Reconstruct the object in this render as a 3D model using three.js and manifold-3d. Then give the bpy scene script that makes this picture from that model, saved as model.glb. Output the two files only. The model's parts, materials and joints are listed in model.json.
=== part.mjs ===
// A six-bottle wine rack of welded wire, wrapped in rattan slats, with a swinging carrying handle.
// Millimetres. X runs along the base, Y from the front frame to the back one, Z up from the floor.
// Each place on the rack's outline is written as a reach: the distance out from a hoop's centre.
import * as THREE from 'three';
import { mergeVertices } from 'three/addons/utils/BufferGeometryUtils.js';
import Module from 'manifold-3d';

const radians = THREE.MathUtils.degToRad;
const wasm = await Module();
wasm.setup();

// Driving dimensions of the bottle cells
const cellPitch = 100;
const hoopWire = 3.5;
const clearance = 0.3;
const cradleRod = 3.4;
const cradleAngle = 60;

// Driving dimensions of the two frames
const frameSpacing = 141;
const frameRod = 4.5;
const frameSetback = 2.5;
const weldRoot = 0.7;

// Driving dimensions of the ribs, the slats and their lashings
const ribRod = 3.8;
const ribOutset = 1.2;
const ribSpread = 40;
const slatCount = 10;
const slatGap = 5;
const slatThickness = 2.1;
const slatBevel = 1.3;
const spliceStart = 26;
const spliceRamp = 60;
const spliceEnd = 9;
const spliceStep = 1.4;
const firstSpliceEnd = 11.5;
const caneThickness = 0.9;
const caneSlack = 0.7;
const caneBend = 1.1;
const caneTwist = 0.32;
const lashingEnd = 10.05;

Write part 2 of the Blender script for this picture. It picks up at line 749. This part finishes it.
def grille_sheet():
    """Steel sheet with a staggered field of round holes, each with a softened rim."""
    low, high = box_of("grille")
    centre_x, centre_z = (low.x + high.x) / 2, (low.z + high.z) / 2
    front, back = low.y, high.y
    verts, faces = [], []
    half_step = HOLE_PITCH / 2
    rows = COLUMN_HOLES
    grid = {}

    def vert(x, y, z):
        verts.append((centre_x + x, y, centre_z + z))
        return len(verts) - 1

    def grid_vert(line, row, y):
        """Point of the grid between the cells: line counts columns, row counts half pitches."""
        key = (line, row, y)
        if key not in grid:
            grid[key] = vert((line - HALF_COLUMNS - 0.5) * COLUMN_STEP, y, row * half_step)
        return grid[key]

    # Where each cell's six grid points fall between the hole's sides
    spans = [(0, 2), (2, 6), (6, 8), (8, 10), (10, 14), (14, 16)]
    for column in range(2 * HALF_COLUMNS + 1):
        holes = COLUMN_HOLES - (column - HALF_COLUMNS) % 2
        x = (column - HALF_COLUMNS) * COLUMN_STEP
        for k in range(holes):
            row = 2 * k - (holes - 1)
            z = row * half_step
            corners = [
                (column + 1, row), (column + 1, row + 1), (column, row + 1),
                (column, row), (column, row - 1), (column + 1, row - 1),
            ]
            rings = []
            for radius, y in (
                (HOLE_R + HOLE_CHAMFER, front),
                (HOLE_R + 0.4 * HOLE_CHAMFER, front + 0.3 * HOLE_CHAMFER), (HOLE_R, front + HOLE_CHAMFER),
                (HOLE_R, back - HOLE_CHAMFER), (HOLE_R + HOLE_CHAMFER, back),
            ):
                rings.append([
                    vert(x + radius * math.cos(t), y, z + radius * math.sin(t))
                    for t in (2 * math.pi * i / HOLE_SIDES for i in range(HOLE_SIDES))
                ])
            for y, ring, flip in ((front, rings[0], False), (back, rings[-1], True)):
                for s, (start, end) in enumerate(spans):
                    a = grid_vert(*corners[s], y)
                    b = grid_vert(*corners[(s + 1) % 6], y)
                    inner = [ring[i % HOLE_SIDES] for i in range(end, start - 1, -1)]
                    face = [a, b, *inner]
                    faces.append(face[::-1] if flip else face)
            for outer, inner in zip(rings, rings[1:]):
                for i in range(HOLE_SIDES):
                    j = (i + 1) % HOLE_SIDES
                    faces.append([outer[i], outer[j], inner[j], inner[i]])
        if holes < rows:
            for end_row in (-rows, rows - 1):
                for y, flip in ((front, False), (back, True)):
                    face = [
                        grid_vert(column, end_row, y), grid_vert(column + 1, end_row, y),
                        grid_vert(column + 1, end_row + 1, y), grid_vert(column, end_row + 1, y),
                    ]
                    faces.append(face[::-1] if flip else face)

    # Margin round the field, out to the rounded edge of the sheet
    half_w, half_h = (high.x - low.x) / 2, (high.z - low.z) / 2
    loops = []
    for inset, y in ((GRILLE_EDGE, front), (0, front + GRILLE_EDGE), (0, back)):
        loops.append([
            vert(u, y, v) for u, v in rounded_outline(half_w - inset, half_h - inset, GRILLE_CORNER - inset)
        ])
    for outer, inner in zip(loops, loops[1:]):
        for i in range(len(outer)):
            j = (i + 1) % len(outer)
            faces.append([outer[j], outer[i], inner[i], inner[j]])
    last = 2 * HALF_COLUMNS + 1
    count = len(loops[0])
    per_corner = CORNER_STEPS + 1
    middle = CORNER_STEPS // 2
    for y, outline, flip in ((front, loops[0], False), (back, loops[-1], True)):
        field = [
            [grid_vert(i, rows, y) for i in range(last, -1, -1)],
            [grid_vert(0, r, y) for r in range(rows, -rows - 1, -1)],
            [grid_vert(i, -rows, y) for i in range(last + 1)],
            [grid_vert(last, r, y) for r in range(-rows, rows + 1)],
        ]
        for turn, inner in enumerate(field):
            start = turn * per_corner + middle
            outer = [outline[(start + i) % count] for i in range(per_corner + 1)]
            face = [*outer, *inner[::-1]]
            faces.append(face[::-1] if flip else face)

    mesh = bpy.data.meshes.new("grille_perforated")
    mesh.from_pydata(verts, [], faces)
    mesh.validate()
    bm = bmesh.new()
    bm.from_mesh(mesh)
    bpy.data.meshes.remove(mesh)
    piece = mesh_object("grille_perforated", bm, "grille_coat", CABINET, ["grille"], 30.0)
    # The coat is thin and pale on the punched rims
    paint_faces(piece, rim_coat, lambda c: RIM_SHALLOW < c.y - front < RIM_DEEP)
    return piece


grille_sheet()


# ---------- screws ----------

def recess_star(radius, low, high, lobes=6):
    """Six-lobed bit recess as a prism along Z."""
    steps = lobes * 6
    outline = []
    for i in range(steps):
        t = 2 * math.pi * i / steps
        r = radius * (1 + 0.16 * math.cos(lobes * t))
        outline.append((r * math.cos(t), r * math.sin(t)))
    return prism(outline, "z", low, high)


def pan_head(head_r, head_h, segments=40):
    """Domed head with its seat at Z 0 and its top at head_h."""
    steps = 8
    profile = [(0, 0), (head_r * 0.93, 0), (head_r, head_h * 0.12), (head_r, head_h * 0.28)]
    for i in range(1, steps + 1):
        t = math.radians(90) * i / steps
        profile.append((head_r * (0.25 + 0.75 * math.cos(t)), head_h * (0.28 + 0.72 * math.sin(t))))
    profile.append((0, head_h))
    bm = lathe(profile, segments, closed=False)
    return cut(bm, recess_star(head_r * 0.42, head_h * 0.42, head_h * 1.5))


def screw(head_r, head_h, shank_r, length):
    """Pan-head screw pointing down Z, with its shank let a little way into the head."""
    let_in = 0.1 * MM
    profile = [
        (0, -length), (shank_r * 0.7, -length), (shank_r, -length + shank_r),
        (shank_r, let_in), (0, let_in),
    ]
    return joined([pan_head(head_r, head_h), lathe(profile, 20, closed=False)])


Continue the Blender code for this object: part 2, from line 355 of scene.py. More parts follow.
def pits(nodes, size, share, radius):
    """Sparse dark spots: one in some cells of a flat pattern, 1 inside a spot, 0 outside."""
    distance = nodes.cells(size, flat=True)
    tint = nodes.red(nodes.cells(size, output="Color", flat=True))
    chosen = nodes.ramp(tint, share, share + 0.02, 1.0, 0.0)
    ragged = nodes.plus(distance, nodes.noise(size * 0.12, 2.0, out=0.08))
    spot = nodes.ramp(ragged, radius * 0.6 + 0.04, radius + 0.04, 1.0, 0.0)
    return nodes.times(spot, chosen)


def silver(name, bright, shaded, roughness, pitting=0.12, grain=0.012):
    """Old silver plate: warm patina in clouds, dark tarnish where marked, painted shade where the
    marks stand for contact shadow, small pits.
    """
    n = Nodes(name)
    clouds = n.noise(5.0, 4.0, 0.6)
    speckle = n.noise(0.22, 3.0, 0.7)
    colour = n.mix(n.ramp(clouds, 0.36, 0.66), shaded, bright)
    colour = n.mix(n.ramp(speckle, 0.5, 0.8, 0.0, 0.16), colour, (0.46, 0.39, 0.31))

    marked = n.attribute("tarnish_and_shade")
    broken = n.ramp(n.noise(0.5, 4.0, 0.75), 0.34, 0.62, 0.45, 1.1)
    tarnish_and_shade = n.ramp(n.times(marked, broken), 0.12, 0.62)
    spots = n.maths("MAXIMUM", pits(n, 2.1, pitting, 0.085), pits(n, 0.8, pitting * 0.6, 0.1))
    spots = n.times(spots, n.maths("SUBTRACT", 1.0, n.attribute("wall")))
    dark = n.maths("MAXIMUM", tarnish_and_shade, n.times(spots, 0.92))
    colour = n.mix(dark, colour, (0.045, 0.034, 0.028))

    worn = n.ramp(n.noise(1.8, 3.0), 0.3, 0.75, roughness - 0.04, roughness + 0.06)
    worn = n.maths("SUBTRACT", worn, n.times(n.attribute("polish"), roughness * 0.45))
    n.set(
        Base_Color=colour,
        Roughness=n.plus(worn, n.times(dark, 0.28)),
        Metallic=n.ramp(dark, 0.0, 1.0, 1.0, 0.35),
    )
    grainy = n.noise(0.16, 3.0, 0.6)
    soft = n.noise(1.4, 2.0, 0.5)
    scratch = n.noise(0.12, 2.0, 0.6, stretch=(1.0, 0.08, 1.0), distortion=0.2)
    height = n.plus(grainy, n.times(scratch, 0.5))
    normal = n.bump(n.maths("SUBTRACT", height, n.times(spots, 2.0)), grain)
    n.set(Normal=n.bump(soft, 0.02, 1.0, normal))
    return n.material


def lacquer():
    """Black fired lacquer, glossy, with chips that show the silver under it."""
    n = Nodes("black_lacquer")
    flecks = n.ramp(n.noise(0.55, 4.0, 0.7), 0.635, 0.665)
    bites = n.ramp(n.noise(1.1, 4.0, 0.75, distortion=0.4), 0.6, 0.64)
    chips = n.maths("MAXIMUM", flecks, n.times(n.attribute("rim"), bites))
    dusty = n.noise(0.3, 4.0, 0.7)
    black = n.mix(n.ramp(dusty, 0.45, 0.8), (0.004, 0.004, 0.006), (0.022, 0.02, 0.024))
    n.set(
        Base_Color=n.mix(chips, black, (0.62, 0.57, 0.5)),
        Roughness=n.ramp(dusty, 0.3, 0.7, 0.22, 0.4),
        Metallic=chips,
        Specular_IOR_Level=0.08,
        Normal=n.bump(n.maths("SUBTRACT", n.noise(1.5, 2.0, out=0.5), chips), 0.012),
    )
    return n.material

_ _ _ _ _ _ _

▸ Instruction: Copy every line of the records above, starting with the first, up to and including the line containing "wasm.setup();".

▸ Full solution:
Reconstruct the object in this render as a 3D model using three.js and manifold-3d. Then give the bpy scene script that makes this picture from that model, saved as model.glb. Output the two files only. The model's parts, materials and joints are listed in model.json.
=== part.mjs ===
// A six-bottle wine rack of welded wire, wrapped in rattan slats, with a swinging carrying handle.
// Millimetres. X runs along the base, Y from the front frame to the back one, Z up from the floor.
// Each place on the rack's outline is written as a reach: the distance out from a hoop's centre.
import * as THREE from 'three';
import { mergeVertices } from 'three/addons/utils/BufferGeometryUtils.js';
import Module from 'manifold-3d';

const radians = THREE.MathUtils.degToRad;
const wasm = await Module();
wasm.setup();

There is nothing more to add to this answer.